Ni par sa génération, ni par ses origines sociales, ni par son éducation intellectuelle, ni par ses idées et sa vision du monde, Jean Etienne Marie
Portalis (1746-1807) ne semblait devoir prendre part à la geste napoléonienne. C'est pourtant lui qui, peut-être, a bâti le plus solide de ce qu'ont
légué à la France le Consulat et l'Empire : le Concordat a ramené pour longtemps la paix religieuse et avec elle la paix intérieure ; le Code civil –
promulgué il y a tout juste deux siècles, en 1804 – a établi sur une France durement secouée par l'Histoire une législation uniforme, synthèse du
droit d'Ancien Régime et des idées nouvelles, sur laquelle repose toujours notre droit et qui a, depuis, inspiré les lois de dizaines de pays dans
le monde.
Juriste formé à l'ancienne – il a été avocat à Aix-en-Provence durant vingt-cinq ans –, philosophe (ses travaux de philosophie du droit sont
remarquables), homme de caractère loyal, désintéressé, généreux même en un temps où il fut si tentant de ne travailler qu'à son propre profit,
Portalis a contribué à laïciser la société française à travers le Code civil, tout en la rechristianisant par le Concordat et sa gestion à la tête du
ministère des Cultes.
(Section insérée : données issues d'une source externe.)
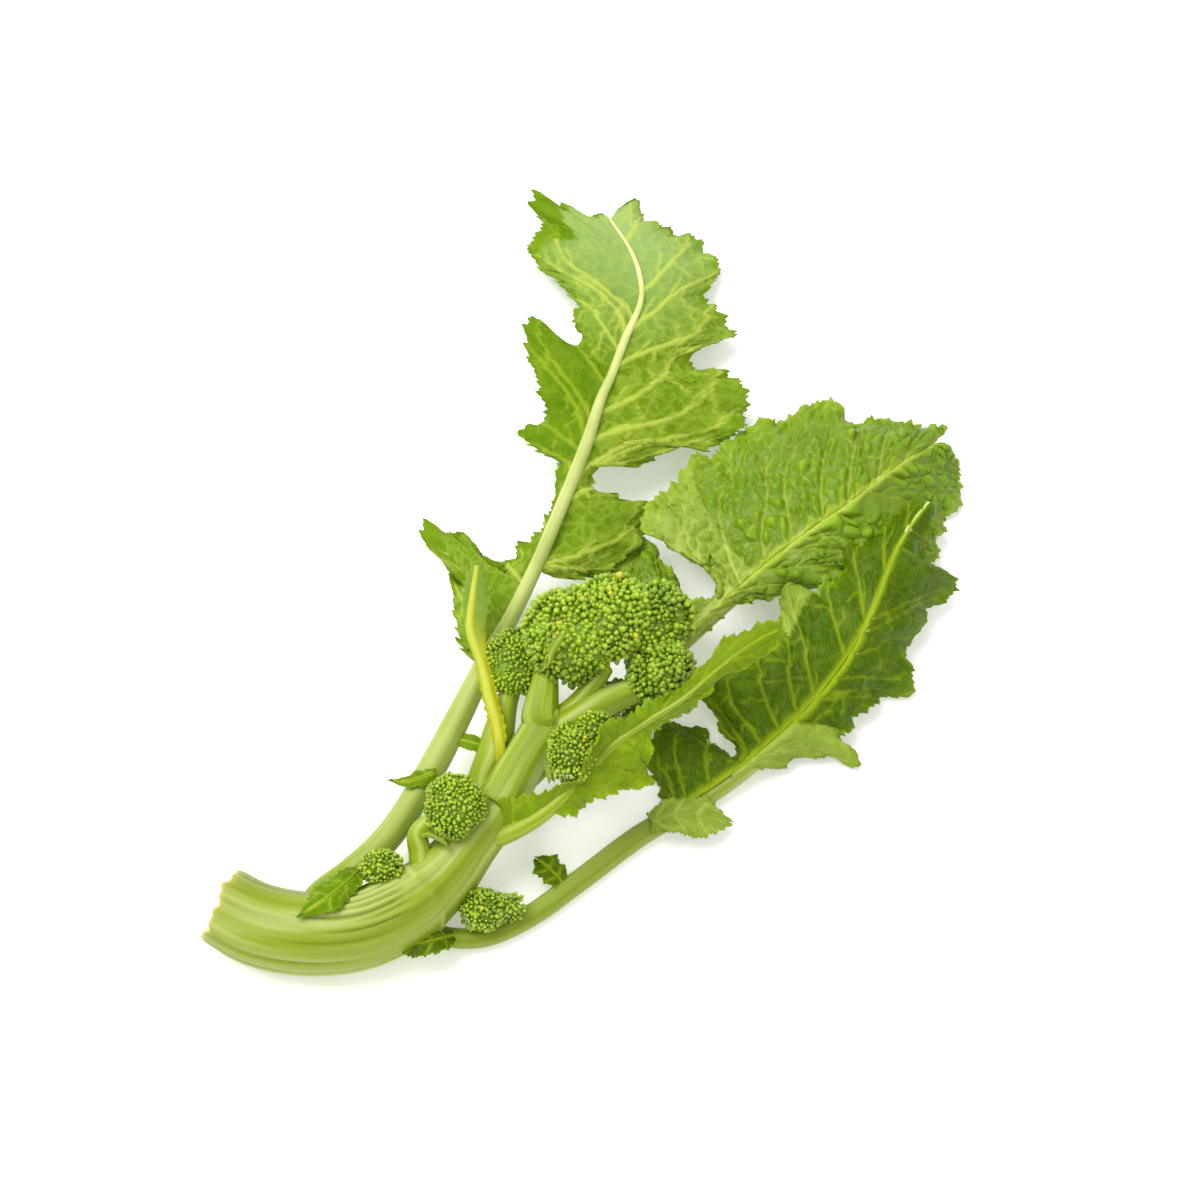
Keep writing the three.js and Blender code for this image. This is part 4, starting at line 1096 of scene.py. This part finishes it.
# %% Front leaf
leaf("front_leaf", FRONT, (FRONT_LEFT, [1.5, 3.5, 6, 8, 10, 12], {}),
     (FRONT_RIGHT, [1.5, 3, 4.5, 7, 9, 11], {}), "leaf_young", [FRONT_FACE, YOUNG_SKIN], 0,
     puff=0.45, wave=2.4, rib=0.6, spacing=2.8, rows=26, step=0.55, lift=0.5, tooth=1.5,
     tooth_step=3.6)

# %% Yellow leaf
for k, u in enumerate((0.2, 1.0, 1.8, 2.6)):
    x, y, z, r = curve(YELLOW, [u])[0]
    YELLOW_LEFT.insert(k, [u, x - 1.3 * r, y, z + 0.5])
    YELLOW_RIGHT.insert(k, [u, x + 1.3 * r, y, z + 0.5])
leaf("yellow_leaf", YELLOW, (YELLOW_LEFT, [1, 2, 3], {}), (YELLOW_RIGHT, [1, 2, 3], {}),
     "yellow_leaf", [YELLOW_FACE, YELLOW_SKIN], 0, puff=0.2, wave=0.9, rib=0.3, spacing=2.2,
     rows=14, step=0.45, lift=0.3, tooth=1.6, tooth_step=3.2, bloom=(4.4, 3.2))

# %% Bracts
CROWN_BRACT.insert(0, [*HEAD_STALK_LEFT[3][:2], 35.5, 1.0])
for name, line in (("crown_bract", CROWN_BRACT), ("short_shoot_bract", SHORT_SHOOT_BRACT),
                   ("front_shoot_bract", FRONT_SHOOT_BRACT)):
    bm = new_mesh()
    thin = [q[:3] + [0.4] for q in line]
    for hand, edge in zip((1, -1), leaflet_halves(line)):
        half_blade(bm, thin, edge, hand, 0, [0.8, 1.6, 2.3], step=0.35, rows=12, lift=0.3,
                   wave=0.3, tooth=0.15, tooth_step=2.0, puff=0.12, spacing=1.5, thick=0.4)
    finish_piece(bm, name + "_fine", [YELLOW_FACE], [name])

# %% [markdown]
# The table, the light and the camera. A white table that runs far past the view, a big
# soft lamp overhead and to the left, and a bright even surround leave only a faint shadow
# under the leaves. The table glows a little, like frosted glass lit from below.

# %% Table
bm = bmesh.new()
bmesh.ops.create_grid(bm, x_segments=1, y_segments=1, size=4.0)
mesh = bpy.data.meshes.new("table")
bm.to_mesh(mesh)
bm.free()
table = bpy.data.objects.new("table", mesh)
bpy.context.collection.objects.link(table)
white = bpy.data.materials.new("table_white")
white.use_nodes = True
paint = white.node_tree.nodes["Principled BSDF"].inputs
for label, value in (("Base Color", (0.96, 0.96, 0.96, 1)), ("Roughness", 0.9),
                     ("Emission Color", (1, 0.99, 0.96, 1)), ("Emission Strength", 0.28)):
    paint[label].default_value = value
mesh.materials.append(white)
table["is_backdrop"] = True

# %% Light
SURROUND, KEY, FILL = 0.68, 2.55, 0.35      # strengths
world = bpy.data.worlds.new("surround")
bpy.context.scene.world = world
world.use_nodes = True
world.node_tree.nodes["Background"].inputs["Color"].default_value = (1.0, 1.0, 1.0, 1)
world.node_tree.nodes["Background"].inputs["Strength"].default_value = SURROUND


def sun(name, direction, strength, softness):
    data = bpy.data.lights.new(name, "SUN")
    data.energy, data.angle = strength, math.radians(softness)
    made = bpy.data.objects.new(name, data)
    made.rotation_euler = Vector(direction).to_track_quat("-Z", "Y").to_euler()
    bpy.context.collection.objects.link(made)


sun("key", (0.45, -0.3, -1.0), KEY, 44)
sun("fill", (-0.5, 0.6, -1.0), FILL, 60)

# %% Camera
ELEVATION = math.radians(65)
DISTANCE = 1.0008
aim = place([0, 0, 15.0])
camera_data = bpy.data.cameras.new("camera")
camera_data.lens, camera_data.sensor_width = 100, 36
camera = bpy.data.objects.new("camera", camera_data)
camera.location = Vector(aim) + DISTANCE * Vector((0, -math.cos(ELEVATION), math.sin(ELEVATION)))
camera.rotation_euler = (math.pi / 2 - ELEVATION, 0, 0)
bpy.context.collection.objects.link(camera)
bpy.context.scene.camera = camera
bpy.context.scene.view_settings.view_transform = "Standard"

# %% Finish
new_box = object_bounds()
as_lists = lambda box: [[float(x) for x in corner] for corner in box]
{"cad": as_lists(cad_box), "visual": as_lists(new_box)}
print("visual box", new_box)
En faisant pour la première fois toute leur place dans la nation aux juifs et aux protestants, ce catholique patriote s'est
montré un authentique fils des Lumières.
Autant de traits et de titres de gloire qui justifient, en cette année de bicentenaire du Code civil, la publication d'une biographie fouillée et
attentive du plus grand juriste français moderne, homme de pensée et homme d'action.